▶ Records for this exercise:
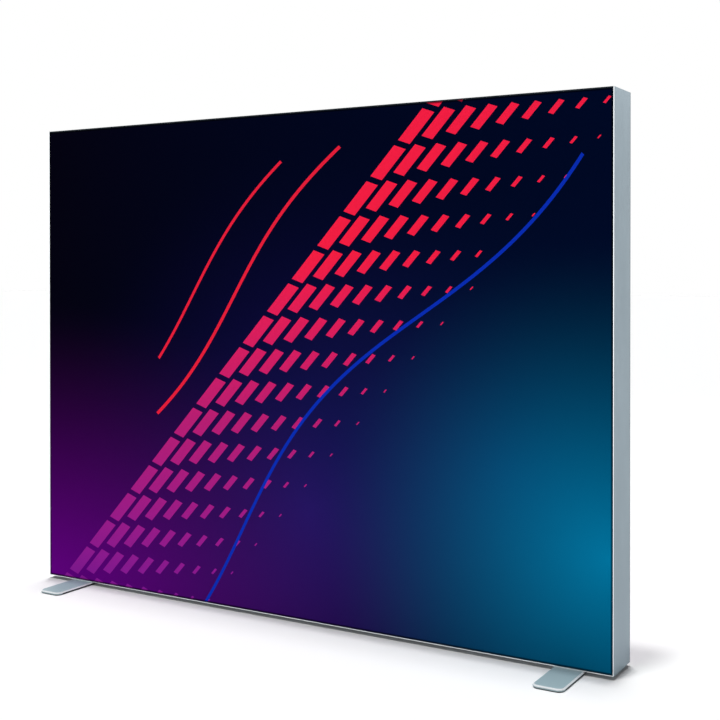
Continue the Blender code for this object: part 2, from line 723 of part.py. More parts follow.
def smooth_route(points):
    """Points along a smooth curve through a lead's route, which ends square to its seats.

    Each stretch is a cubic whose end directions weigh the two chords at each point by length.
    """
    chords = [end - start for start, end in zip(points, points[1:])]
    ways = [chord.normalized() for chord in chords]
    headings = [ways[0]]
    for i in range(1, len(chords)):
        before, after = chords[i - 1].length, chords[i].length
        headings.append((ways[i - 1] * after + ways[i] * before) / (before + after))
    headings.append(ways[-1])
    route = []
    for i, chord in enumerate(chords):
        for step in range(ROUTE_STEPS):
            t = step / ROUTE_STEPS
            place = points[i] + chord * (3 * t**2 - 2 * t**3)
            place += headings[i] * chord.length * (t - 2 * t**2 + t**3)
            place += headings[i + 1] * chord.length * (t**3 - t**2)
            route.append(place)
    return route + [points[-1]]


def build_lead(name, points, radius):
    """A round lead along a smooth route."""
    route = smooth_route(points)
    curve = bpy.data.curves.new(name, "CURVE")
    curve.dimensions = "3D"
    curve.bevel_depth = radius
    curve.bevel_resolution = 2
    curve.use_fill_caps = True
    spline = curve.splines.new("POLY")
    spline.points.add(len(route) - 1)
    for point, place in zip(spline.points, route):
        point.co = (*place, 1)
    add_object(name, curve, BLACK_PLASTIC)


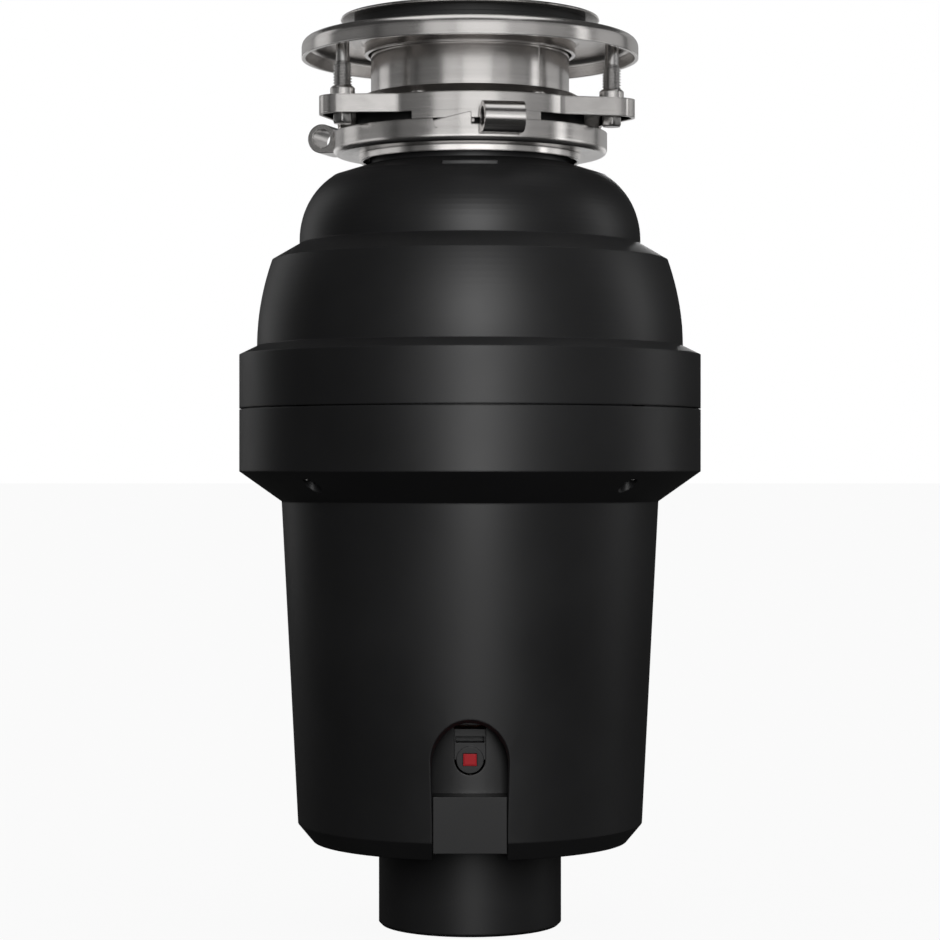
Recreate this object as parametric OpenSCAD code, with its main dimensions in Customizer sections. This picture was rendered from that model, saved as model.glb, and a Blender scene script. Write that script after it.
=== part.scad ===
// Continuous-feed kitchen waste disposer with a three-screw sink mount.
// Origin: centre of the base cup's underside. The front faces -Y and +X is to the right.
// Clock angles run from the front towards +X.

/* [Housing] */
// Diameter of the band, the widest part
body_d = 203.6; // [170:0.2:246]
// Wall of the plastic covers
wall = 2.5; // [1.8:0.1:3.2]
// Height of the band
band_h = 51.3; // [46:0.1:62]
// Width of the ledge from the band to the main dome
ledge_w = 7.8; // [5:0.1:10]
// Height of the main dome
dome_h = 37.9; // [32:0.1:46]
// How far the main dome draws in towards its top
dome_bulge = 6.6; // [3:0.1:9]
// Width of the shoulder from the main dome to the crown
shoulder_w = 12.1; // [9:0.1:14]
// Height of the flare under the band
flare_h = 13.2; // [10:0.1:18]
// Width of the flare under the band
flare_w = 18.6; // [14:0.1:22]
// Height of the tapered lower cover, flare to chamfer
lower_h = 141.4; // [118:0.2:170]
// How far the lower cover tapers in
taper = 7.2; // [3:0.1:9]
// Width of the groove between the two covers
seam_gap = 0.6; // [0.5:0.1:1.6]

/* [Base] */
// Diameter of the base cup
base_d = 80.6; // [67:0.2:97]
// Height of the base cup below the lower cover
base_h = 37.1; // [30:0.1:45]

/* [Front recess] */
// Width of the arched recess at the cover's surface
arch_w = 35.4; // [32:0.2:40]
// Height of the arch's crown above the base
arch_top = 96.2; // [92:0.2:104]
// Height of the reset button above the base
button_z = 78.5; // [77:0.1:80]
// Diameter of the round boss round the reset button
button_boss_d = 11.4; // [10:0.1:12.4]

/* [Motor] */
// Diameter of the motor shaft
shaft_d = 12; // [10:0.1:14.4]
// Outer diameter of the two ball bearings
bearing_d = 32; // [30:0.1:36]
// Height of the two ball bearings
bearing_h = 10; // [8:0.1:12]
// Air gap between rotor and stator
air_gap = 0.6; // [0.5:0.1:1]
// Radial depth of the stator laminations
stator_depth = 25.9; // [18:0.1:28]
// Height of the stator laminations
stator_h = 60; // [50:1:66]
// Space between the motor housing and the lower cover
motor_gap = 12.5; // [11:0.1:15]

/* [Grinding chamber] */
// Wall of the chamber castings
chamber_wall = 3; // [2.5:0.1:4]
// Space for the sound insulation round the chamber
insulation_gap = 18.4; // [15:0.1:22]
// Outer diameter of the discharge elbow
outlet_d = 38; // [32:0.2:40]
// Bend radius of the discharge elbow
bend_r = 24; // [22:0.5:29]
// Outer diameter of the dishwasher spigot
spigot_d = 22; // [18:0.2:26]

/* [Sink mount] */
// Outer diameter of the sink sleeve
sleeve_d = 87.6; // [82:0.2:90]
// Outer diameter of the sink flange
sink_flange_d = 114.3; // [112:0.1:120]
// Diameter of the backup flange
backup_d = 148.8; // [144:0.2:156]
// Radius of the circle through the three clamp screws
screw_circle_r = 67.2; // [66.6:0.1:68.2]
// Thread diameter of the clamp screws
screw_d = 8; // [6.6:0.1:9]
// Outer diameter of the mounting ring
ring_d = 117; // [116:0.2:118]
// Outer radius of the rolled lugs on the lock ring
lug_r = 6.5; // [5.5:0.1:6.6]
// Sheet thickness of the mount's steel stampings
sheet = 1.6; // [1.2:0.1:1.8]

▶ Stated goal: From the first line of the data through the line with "front towards +X.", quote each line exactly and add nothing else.

▶ Exercise response:
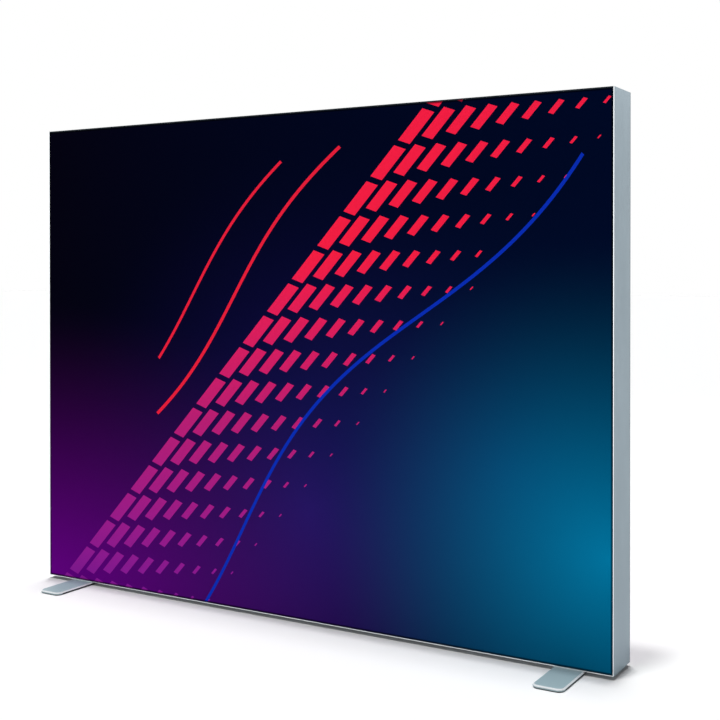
Continue the Blender code for this object: part 2, from line 723 of part.py. More parts follow.
def smooth_route(points):
    """Points along a smooth curve through a lead's route, which ends square to its seats.

    Each stretch is a cubic whose end directions weigh the two chords at each point by length.
    """
    chords = [end - start for start, end in zip(points, points[1:])]
    ways = [chord.normalized() for chord in chords]
    headings = [ways[0]]
    for i in range(1, len(chords)):
        before, after = chords[i - 1].length, chords[i].length
        headings.append((ways[i - 1] * after + ways[i] * before) / (before + after))
    headings.append(ways[-1])
    route = []
    for i, chord in enumerate(chords):
        for step in range(ROUTE_STEPS):
            t = step / ROUTE_STEPS
            place = points[i] + chord * (3 * t**2 - 2 * t**3)
            place += headings[i] * chord.length * (t - 2 * t**2 + t**3)
            place += headings[i + 1] * chord.length * (t**3 - t**2)
            route.append(place)
    return route + [points[-1]]


def build_lead(name, points, radius):
    """A round lead along a smooth route."""
    route = smooth_route(points)
    curve = bpy.data.curves.new(name, "CURVE")
    curve.dimensions = "3D"
    curve.bevel_depth = radius
    curve.bevel_resolution = 2
    curve.use_fill_caps = True
    spline = curve.splines.new("POLY")
    spline.points.add(len(route) - 1)
    for point, place in zip(spline.points, route):
        point.co = (*place, 1)
    add_object(name, curve, BLACK_PLASTIC)


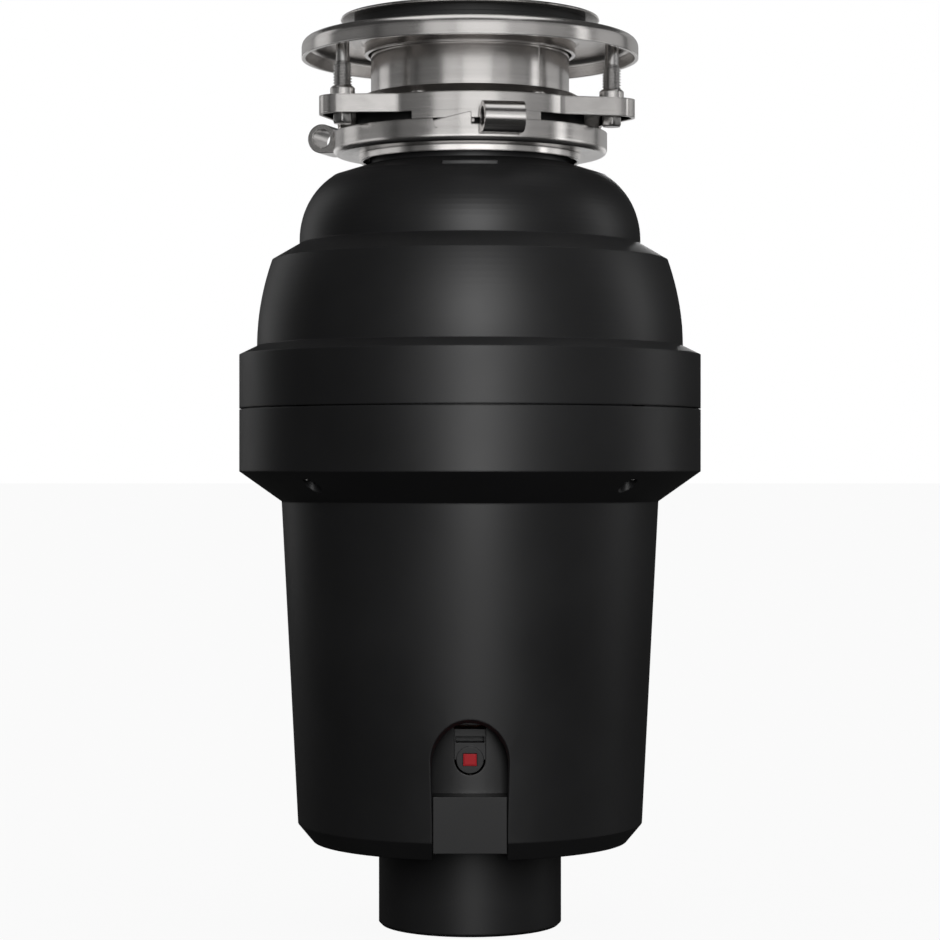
Recreate this object as parametric OpenSCAD code, with its main dimensions in Customizer sections. This picture was rendered from that model, saved as model.glb, and a Blender scene script. Write that script after it.
=== part.scad ===
// Continuous-feed kitchen waste disposer with a three-screw sink mount.
// Origin: centre of the base cup's underside. The front faces -Y and +X is to the right.
// Clock angles run from the front towards +X.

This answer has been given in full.